Americana from James Cummins Bookseller
By Michael Stillman
The latest catalogue from James Cummins Bookseller is one of Americana. It includes many books along with some manuscripts and ephemera. Items range from the Colonial period up to the Reagan administration, with much in between. All told, there are a few more than 100 pieces offered for sale, and it is all very collectible. Here are a few that may fit your collection.
Item 51 includes the first magazine printing of the most sung song in America, The Defence of Fort M'Henry. You don't know it? Today it is more commonly known as The Star Spangled Banner. It had previously been published only as a broadside or in a newspaper, not designed to last long. It first made it into the more permanent format of a magazine in the November 1814 issue of The Analectic Magazine. For those who wonder what on earth "analectic" means, no, it is not based on the apparent root. "Analectics" are condensed versions of articles, making this sort of a Readers Digest of its day. The editors published it with the express purpose of preserving Francis Scott Key's composition in a permanent form. That goal was certainly achieved. The poem was meant to be sung to the tune of the old British ditty Anacreon in Heaven. Key, a British prisoner, witnessed the bombardment of Baltimore during the War of 1812, and the Americans' successful defense of Fort McHenry. Priced at $1,750.
Item 56 is a rare manuscript account of one of the worst days in American history, that of the assassination of President Lincoln. Dr. George B. Todd was a surgeon on the U.S.S. Montauk, in the navy yard at the time. He reports that Lincoln had visited their ship that fateful day: "Yesterday about 3 P.M. the President and wife drove down to the navy yard and paid our ship a visit, going all over her, accompanied by us all. Both seemed very happy, and so expressed themselves, - glad that this war was over, or so near its end, and then drove back to the White House." Todd would pen this letter to his brother the following day, April 15, 1865. Cummins tells us this is one of but seven eyewitness accounts written within 24 hours of the assassination. Todd, like Lincoln, would go to Ford's Theater that night, where he had a seat near the President's box.

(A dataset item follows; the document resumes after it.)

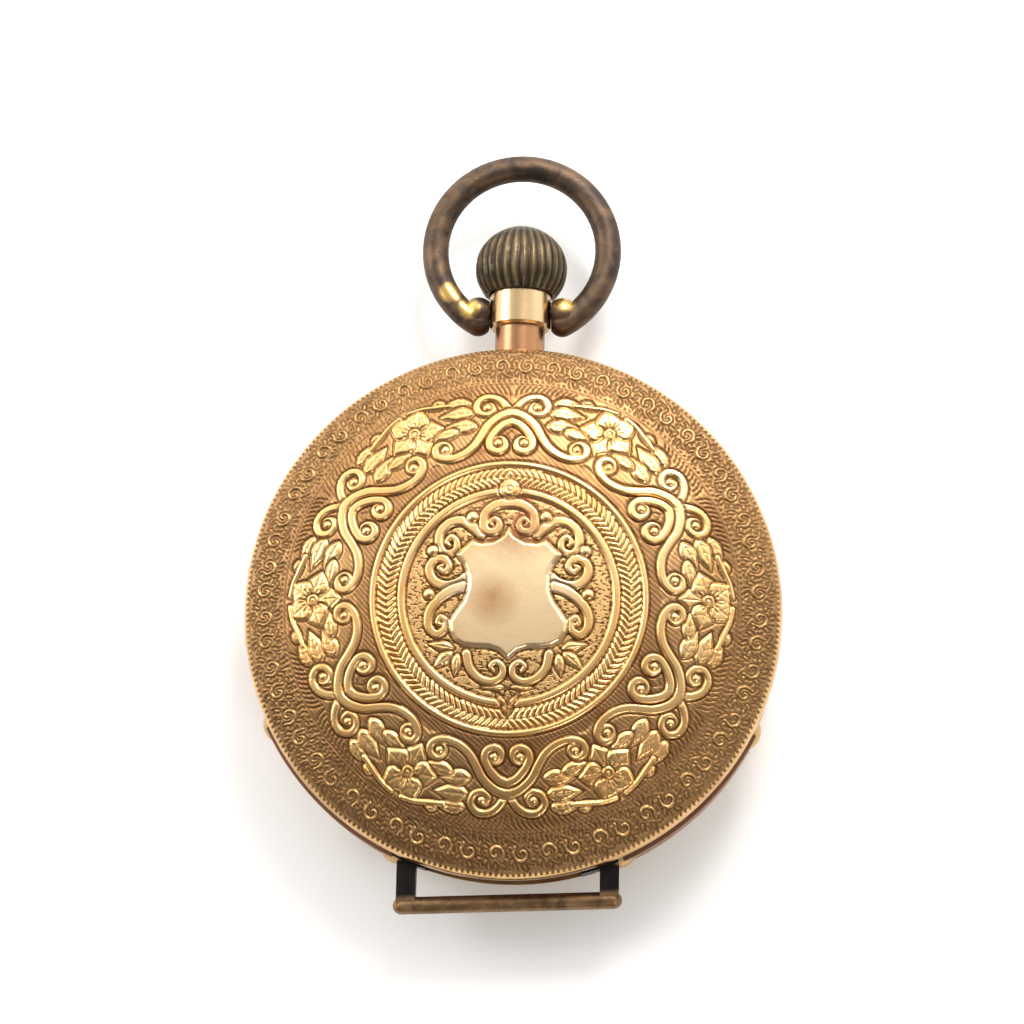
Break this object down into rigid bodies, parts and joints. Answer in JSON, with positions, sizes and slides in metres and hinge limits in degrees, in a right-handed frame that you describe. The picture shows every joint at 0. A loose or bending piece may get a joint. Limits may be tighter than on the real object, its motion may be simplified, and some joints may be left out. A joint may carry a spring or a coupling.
{
  "type": "fob watch",
  "caption": "Open-face fob watch with hinged engraved back and inner cover, bow, ribbed crown, strap bar, dial, hands and going train.",
  "frame": {"origin": "centre of the flat outer face of the glass, on which the watch lies face down", "axes": "+Z through the watch to the engraved back, +Y to the crown, +X to the right seen from the back"},
  "size_m": [0.034, 0.0499, 0.0098],
  "materials": {
    "engraved_gold": "engraved, lightly worn",
    "plain_gold": "polished, worn",
    "rose_brass": "brown pink tarnish",
    "worn_bronze": "dark patina with bright wear",
    "black_patina": "dark brown patina",
    "gilt_plate": "frosted gilt",
    "train_brass": "turned brass",
    "polished_steel": "polished",
    "blued_steel": "heat blued",
    "crystal_glass": "clear",
    "enamel": "white vitreous enamel",
    "ruby": "polished ruby"
  },
  "bodies": {
    "case": {"case_band": "rose_brass", "back_hinge_knuckles": "plain_gold", "bezel_hinge_knuckles": "plain_gold", "back_hinge_pin": "polished_steel", "bezel_hinge_pin": "polished_steel", "pendant_neck": "rose_brass", "pendant_sleeve": "plain_gold", "setting_boss": "rose_brass", "strap_bar": "black_patina", "lug_strip_left": "rose_brass", "lug_strip_right": "rose_brass", "dial": "enamel", "main_plate": "gilt_plate", "barrel_bridge": "gilt_plate", "train_bridge": "gilt_plate", "balance_cock": "gilt_plate", "regulator": "polished_steel", "bridge_jewels": "ruby", "bridge_screws": "blued_steel", "case_screws": "blued_steel", "crown_wheel_screw": "blued_steel", "click": "polished_steel", "click_spring": "blued_steel", "pallet_cock": "gilt_plate", "hairspring": "blued_steel"},
    "back_cover": {"back_cover": "engraved_gold", "back_cover_knuckles": "plain_gold"},
    "inner_cover": {"inner_cover": "plain_gold"},
    "bezel": {"front_bezel": "plain_gold", "crystal": "crystal_glass"},
    "bow": {"bow": "worn_bronze"},
    "crown": {"crown": "worn_bronze", "winding_stem": "polished_steel", "winding_pinion": "polished_steel", "sliding_pinion": "polished_steel"},
    "setting_pin": {"setting_pin": "polished_steel"},
    "crown_wheel": {"crown_wheel": "polished_steel"},
    "ratchet": {"ratchet_wheel": "polished_steel", "barrel_arbor": "polished_steel", "ratchet_screw": "blued_steel"},
    "barrel": {"barrel_drum": "train_brass", "barrel_lid": "train_brass", "mainspring": "blued_steel"},
    "center": {"center_wheel": "train_brass", "cannon_pinion": "train_brass", "minute_hand": "blued_steel"},
    "hour": {"hour_wheel": "train_brass", "hour_hand": "blued_steel"},
    "minute_work": {"minute_wheel": "train_brass"},
    "third": {"third_wheel": "train_brass"},
    "fourth": {"fourth_wheel": "train_brass"},
    "escape": {"escape_wheel": "train_brass"},
    "pallet": {"pallet_fork": "polished_steel"},
    "balance": {"balance_wheel": "train_brass", "balance_staff": "polished_steel"}
  },
  "joints": [
    {"name": "back_cover_hinge", "type": "hinge", "parent": "case", "child": "back_cover", "pos_m": [-0.01672, 0, 0.00583], "axis": [0, -1, 0], "range_deg": [0, 110]},
    {"name": "inner_cover_hinge", "type": "hinge", "parent": "case", "child": "inner_cover", "pos_m": [-0.01672, 0, 0.00583], "axis": [0, -1, 0], "range_deg": [0, 93.5]},
    {"name": "bezel_hinge", "type": "hinge", "parent": "case", "child": "bezel", "pos_m": [-0.01672, 0, 0.00257], "axis": [0, 1, 0], "range_deg": [0, 100]},
    {"name": "bow_pivot", "type": "hinge", "parent": "case", "child": "bow", "pos_m": [0, 0.02, 0.0042], "axis": [1, 0, 0], "range_deg": [-85, 85]},
    {"name": "crown_turn", "type": "hinge", "parent": "case", "child": "crown", "pos_m": [0, 0.0227, 0.0042], "axis": [0, 1, 0], "continuous": true},
    {"name": "setting_push", "type": "slide", "parent": "case", "child": "setting_pin", "axis": [0.3584, -0.9336, 0], "range_m": [0, 0.0004], "stiffness_N_per_m": 60, "springref_m": -0.0002},
    {"name": "crown_wheel_turn", "type": "hinge", "parent": "case", "child": "crown_wheel", "pos_m": [0, 0.0084, 0.0058], "axis": [0, 0, 1], "continuous": true},
    {"name": "ratchet_turn", "type": "hinge", "parent": "case", "child": "ratchet", "pos_m": [0.00424, 0.00334, 0.0058], "axis": [0, 0, 1], "continuous": true},
    {"name": "barrel_turn", "type": "hinge", "parent": "case", "child": "barrel", "pos_m": [0.00424, 0.00334, 0.0041], "axis": [0, 0, 1], "continuous": true},
    {"name": "center_turn", "type": "hinge", "parent": "case", "child": "center", "pos_m": [0, 0, 0.0048], "axis": [0, 0, 1], "continuous": true},
    {"name": "hour_turn", "type": "hinge", "parent": "case", "child": "hour", "pos_m": [0, 0, 0.0023], "axis": [0, 0, 1], "continuous": true},
    {"name": "minute_wheel_turn", "type": "hinge", "parent": "case", "child": "minute_work", "pos_m": [0, -0.0024, 0.0025], "axis": [0, 0, 1], "continuous": true},
    {"name": "third_turn", "type": "hinge", "parent": "case", "child": "third", "pos_m": [-0.00423, -0.00154, 0.0037], "axis": [0, 0, 1], "continuous": true},
    {"name": "fourth_turn", "type": "hinge", "parent": "case", "child": "fourth", "pos_m": [-0.00232, -0.00485, 0.0044], "axis": [0, 0, 1], "continuous": true},
    {"name": "escape_turn", "type": "hinge", "parent": "case", "child": "escape", "pos_m": [0.00058, -0.0059, 0.0038], "axis": [0, 0, 1], "continuous": true},
    {"name": "pallet_rock", "type": "hinge", "parent": "case", "child": "pallet", "pos_m": [0.00267, -0.00609, 0.0038], "axis": [0, 0, 1], "range_deg": [-3, 3]},
    {"name": "balance_swing", "type": "hinge", "parent": "case", "child": "balance", "pos_m": [0.00567, -0.0061, 0.0044], "axis": [0, 0, 1], "range_deg": [-270, 270]}
  ],
  "couplings": [
    {"joint": "inner_cover_hinge", "follows": "back_cover_hinge", "ratio": 0.85},
    {"joint": "crown_wheel_turn", "follows": "crown_turn", "ratio": -0.61538},
    {"joint": "ratchet_turn", "follows": "crown_turn", "ratio": 0.4},
    {"joint": "center_turn", "follows": "barrel_turn", "ratio": -8},
    {"joint": "third_turn", "follows": "barrel_turn", "ratio": 64},
    {"joint": "fourth_turn", "follows": "barrel_turn", "ratio": -480},
    {"joint": "escape_turn", "follows": "barrel_turn", "ratio": 4800},
    {"joint": "minute_wheel_turn", "follows": "barrel_turn", "ratio": 2.6667},
    {"joint": "hour_turn", "follows": "barrel_turn", "ratio": -0.66667}
  ]
}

Todd goes on to say he arrived early so he could get that seat near the President. When Lincoln and his wife arrived, Todd reports they were cheered by all, and once the play began, he observed that the President "seemed to enjoy it very much." Around 10:25, Todd notes that a man came in and walked along their side of the theater. Someone said, "there's Booth," and Todd turned to look at him. He next observed Booth give a card to an usher, who took it to the President's box, and shortly thereafter, the door was opened and Booth allowed to enter. "No sooner had the door closed, than I heard the report of a pistol and on the instant, Booth jumped out of the box onto the stage, holding in his hand a large knife, and shouted so as to be heard all over the house -- 'Sic Semper Tyrannis' ('so always with tyrants') and fled behind the scenes. I attempted to get to the box but I could not and in an instant the cry was raised 'The President is Assassinated.'" Todd goes on to report that "some general" gave him a note to go to the nearest telegraph office to inform the nation, which he did, running as fast as he could. Based on this letter, Todd would have been the person to first inform the world of the tragic news. The letter includes an addition written on April 24, and Todd finally posted it to his brother on April 30. $65,000.